= Exercise data =
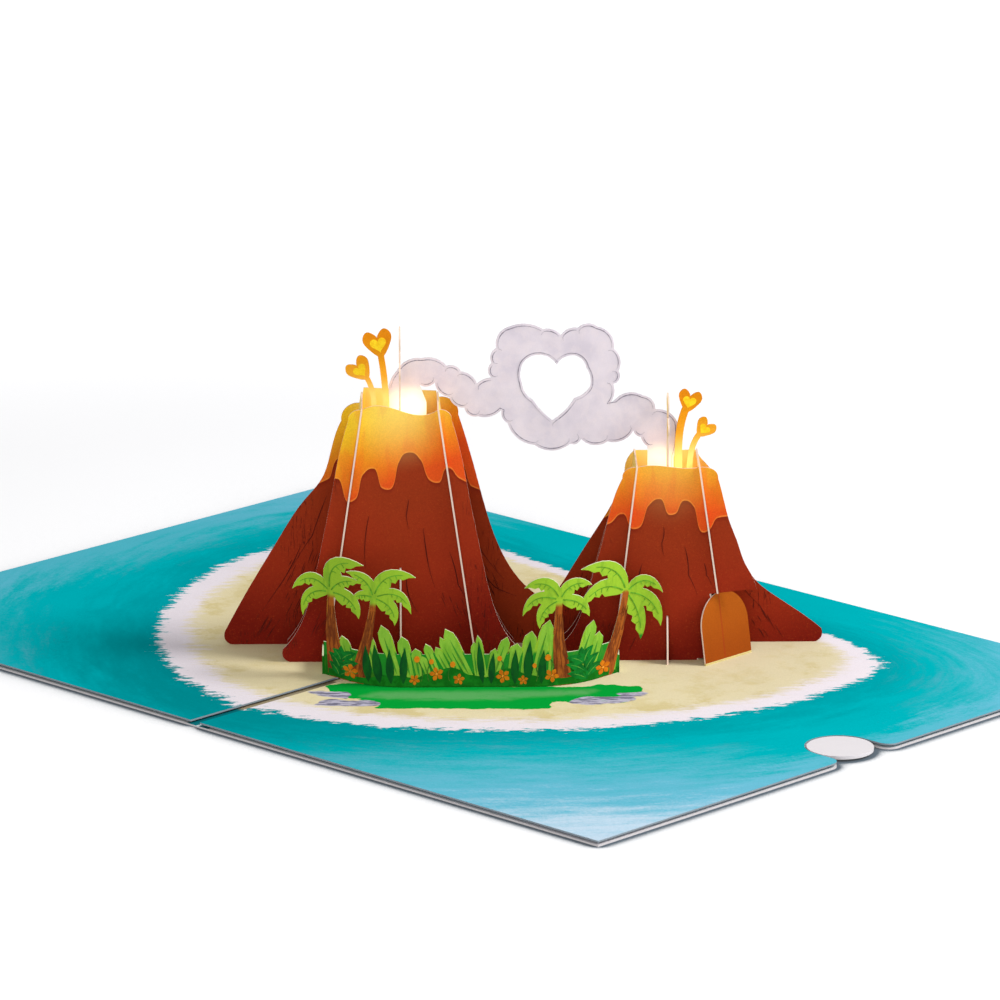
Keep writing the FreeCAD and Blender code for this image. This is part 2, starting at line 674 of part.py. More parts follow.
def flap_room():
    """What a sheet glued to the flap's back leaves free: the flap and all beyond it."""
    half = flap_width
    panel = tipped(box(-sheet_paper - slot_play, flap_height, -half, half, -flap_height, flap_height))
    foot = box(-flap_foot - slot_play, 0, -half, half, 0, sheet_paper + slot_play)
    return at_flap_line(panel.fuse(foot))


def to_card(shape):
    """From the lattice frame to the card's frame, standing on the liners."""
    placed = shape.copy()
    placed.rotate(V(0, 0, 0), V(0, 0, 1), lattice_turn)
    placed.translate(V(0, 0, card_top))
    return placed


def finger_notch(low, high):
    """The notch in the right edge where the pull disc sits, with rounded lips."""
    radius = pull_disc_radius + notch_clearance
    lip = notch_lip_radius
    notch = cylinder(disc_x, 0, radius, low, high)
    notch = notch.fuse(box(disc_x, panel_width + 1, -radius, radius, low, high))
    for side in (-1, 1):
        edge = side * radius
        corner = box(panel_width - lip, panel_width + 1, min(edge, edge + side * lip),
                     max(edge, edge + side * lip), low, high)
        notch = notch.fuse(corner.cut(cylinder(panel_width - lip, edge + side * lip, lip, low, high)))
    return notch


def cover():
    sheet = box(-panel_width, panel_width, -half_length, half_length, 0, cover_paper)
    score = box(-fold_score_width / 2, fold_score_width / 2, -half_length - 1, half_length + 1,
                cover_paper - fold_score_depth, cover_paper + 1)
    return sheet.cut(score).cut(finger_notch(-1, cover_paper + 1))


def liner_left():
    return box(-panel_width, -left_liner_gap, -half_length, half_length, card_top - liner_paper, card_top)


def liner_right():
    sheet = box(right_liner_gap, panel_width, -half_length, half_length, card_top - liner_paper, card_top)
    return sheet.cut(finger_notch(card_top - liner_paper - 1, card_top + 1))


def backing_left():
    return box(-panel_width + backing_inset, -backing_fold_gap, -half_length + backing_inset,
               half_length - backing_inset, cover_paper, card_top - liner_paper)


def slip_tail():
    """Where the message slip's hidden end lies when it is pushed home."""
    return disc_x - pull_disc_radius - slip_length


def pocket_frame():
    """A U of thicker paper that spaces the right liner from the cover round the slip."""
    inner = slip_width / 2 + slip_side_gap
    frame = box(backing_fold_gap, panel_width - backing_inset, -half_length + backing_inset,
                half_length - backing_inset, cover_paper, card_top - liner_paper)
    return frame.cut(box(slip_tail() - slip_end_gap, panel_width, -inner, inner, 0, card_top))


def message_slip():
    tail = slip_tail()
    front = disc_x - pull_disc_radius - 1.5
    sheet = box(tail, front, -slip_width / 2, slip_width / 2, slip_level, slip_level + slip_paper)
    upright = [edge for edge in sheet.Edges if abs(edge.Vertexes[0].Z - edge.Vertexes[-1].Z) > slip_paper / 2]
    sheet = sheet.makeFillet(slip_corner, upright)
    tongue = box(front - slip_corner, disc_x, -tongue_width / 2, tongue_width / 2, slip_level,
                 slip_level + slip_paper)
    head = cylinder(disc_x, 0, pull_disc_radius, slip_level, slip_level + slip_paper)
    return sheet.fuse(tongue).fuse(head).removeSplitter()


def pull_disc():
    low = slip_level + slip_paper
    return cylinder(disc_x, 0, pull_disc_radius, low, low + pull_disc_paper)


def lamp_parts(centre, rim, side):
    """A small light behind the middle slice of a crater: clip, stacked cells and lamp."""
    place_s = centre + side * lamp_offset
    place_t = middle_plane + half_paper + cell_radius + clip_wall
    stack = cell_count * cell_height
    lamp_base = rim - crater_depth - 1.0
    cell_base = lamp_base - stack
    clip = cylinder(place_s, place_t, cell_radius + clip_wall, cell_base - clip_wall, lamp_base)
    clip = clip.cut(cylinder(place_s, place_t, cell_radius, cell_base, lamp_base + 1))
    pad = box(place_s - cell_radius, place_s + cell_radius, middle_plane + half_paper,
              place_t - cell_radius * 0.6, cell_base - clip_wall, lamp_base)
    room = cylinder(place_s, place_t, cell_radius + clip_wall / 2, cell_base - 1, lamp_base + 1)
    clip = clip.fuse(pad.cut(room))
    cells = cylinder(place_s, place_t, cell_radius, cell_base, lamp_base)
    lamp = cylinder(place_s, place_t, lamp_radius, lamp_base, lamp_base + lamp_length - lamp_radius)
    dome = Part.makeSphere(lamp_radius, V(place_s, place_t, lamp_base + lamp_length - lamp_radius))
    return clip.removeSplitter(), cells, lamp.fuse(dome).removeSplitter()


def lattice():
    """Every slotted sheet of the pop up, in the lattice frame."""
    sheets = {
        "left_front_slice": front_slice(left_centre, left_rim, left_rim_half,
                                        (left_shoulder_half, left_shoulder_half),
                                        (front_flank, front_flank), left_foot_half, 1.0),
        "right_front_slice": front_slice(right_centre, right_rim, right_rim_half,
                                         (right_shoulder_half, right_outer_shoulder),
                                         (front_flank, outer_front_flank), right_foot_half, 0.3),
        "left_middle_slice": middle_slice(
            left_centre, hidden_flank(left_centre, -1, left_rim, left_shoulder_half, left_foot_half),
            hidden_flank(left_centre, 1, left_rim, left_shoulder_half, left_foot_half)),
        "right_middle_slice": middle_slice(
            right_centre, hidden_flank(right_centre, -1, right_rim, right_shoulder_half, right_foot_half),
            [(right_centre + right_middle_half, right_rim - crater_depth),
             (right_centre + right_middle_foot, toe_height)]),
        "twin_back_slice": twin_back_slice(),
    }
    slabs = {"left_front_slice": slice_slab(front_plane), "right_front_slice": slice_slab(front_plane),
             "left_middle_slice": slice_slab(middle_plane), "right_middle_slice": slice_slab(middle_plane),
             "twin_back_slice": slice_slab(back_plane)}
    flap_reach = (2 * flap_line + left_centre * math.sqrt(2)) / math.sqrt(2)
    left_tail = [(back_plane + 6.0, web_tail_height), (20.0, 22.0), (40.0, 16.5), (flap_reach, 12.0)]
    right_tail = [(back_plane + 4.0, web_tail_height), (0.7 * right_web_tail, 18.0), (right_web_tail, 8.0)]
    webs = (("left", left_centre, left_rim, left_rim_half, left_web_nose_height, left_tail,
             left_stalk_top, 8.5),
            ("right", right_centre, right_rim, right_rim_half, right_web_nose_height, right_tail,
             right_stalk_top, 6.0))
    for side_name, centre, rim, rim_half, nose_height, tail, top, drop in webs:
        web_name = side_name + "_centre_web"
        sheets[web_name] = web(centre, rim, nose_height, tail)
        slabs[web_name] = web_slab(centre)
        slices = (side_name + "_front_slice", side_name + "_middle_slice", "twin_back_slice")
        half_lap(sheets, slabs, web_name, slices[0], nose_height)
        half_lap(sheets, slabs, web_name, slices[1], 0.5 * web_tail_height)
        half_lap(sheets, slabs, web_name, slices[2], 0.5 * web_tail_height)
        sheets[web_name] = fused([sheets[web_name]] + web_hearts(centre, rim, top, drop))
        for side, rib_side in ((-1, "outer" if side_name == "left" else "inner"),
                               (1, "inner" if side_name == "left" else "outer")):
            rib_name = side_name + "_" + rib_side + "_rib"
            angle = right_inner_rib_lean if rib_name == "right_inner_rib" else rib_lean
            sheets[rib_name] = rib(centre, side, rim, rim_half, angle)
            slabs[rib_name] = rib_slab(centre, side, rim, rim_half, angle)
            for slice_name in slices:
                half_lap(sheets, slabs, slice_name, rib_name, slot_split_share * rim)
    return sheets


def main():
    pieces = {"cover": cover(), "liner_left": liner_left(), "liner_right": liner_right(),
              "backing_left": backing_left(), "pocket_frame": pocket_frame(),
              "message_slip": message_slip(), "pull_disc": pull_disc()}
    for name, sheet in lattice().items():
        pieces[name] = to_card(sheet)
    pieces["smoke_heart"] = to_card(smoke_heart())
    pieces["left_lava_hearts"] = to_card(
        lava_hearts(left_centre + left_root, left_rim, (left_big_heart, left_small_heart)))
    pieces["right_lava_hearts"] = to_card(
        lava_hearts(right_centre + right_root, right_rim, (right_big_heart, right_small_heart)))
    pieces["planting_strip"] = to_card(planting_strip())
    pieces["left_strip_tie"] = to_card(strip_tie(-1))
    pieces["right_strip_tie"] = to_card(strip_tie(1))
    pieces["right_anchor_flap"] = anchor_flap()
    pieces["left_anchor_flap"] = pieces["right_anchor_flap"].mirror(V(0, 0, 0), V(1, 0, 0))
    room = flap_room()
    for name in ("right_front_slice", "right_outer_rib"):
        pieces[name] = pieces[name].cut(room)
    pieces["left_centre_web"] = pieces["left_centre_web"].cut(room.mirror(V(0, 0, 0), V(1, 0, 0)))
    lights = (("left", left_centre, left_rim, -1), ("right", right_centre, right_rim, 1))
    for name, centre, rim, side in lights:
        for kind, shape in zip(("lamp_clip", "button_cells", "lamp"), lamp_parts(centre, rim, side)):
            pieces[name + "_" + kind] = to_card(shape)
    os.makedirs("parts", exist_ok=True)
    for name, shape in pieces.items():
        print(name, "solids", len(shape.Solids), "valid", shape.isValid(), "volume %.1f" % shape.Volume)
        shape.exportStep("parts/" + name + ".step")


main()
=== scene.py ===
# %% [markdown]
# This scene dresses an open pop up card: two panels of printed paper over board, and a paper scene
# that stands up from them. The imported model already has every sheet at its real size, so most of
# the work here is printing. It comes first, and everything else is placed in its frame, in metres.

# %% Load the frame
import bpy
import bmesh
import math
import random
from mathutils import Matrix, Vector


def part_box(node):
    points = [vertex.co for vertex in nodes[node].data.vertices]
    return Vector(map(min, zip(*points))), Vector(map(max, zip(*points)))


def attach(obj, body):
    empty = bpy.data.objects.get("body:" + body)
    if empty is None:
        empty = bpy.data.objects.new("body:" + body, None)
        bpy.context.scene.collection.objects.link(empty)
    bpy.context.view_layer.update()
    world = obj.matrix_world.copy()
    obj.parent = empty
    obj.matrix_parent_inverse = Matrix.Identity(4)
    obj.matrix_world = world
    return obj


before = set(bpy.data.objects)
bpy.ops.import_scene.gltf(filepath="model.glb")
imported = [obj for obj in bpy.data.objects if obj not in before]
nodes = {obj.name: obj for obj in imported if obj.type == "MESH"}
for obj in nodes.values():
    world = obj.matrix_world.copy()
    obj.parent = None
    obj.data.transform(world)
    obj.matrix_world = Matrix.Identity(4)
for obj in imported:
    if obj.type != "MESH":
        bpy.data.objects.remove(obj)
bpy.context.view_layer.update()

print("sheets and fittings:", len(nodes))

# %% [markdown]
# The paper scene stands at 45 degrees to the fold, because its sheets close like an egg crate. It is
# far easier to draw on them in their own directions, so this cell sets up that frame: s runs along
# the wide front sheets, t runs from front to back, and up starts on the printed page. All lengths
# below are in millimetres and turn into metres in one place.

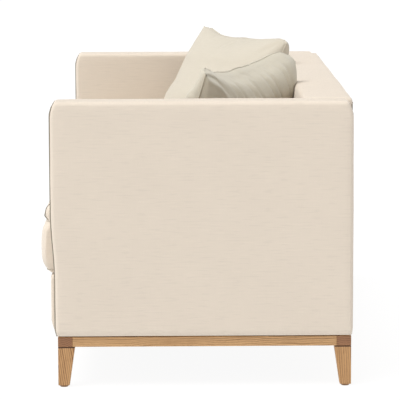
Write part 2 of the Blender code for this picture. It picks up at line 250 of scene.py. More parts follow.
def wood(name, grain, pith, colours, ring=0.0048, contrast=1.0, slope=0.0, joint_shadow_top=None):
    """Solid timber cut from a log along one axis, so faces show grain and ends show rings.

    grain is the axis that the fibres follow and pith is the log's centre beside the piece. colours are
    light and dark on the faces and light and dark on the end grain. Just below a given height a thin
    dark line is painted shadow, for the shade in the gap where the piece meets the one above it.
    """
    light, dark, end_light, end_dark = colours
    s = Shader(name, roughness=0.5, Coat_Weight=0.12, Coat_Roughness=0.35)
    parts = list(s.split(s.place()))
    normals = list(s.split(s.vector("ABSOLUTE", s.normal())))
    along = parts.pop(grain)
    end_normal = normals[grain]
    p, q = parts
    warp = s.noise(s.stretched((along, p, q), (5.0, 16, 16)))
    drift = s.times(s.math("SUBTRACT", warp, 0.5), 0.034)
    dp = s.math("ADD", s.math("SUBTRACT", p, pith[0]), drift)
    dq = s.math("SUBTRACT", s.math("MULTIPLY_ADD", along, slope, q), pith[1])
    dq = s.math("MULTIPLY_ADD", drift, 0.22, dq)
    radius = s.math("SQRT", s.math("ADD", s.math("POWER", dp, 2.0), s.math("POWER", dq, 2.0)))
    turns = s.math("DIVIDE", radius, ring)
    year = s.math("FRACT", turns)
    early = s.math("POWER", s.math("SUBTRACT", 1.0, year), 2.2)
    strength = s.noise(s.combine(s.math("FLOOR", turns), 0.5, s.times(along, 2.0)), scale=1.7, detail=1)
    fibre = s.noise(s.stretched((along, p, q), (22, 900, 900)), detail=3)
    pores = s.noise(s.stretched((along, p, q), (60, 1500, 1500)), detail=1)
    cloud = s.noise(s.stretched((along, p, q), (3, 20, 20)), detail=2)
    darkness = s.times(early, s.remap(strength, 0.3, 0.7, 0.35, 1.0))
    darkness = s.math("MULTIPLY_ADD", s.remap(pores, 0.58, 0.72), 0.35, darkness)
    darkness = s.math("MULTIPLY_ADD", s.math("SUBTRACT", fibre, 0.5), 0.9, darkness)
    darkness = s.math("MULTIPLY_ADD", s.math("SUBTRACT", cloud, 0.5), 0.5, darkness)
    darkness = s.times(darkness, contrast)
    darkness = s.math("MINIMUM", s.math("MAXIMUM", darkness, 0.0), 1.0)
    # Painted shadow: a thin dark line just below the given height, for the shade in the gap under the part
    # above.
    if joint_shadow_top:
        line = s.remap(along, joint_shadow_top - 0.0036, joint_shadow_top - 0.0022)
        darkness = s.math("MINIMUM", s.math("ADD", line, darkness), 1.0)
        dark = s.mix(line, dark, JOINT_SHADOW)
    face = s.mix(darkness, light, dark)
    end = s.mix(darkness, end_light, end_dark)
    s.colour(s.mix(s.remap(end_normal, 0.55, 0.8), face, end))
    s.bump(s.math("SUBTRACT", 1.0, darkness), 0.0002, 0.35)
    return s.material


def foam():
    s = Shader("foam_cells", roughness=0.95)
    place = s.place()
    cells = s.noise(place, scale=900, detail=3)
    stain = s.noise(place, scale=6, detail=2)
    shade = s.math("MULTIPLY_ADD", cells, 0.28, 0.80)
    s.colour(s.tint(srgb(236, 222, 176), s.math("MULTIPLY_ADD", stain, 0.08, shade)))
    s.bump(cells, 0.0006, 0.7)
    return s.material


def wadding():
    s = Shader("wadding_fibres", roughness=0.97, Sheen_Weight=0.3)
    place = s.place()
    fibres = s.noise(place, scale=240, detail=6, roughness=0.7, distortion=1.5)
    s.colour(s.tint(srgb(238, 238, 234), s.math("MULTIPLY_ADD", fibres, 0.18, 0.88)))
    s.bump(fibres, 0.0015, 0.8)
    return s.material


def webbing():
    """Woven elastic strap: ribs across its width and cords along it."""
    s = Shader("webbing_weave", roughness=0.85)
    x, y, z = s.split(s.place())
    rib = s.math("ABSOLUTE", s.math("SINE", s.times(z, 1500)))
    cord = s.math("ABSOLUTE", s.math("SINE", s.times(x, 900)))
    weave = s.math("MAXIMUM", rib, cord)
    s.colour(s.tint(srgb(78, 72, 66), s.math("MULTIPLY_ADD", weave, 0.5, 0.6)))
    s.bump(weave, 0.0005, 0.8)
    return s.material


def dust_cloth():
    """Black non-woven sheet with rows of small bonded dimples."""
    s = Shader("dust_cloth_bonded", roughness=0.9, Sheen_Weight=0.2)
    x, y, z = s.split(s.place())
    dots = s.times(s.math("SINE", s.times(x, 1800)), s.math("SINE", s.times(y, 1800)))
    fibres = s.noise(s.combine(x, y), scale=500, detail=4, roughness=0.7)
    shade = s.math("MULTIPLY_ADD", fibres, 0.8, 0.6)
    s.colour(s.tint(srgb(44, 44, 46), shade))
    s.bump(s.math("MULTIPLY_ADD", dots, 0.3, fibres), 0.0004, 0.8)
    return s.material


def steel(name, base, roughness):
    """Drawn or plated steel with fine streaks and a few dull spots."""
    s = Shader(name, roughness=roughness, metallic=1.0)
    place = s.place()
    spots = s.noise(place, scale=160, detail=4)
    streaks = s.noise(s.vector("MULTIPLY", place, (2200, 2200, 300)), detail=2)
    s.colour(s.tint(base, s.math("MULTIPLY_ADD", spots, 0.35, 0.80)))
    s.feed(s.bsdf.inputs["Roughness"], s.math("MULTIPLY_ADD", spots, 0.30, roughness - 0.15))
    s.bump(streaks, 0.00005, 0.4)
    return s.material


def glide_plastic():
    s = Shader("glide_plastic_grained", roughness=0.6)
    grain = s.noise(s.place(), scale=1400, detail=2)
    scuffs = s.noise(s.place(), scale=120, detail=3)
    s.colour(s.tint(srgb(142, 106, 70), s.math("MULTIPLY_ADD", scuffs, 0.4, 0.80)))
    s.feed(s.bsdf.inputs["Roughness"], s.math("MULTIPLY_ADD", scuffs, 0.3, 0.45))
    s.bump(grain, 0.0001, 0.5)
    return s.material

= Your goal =
Starting at the line that contains "Write part 2", repeat each line exactly, and stop after the line that contains "ends show rings.".

= Response to the task =
Write part 2 of the Blender code for this picture. It picks up at line 250 of scene.py. More parts follow.
def wood(name, grain, pith, colours, ring=0.0048, contrast=1.0, slope=0.0, joint_shadow_top=None):
    """Solid timber cut from a log along one axis, so faces show grain and ends show rings.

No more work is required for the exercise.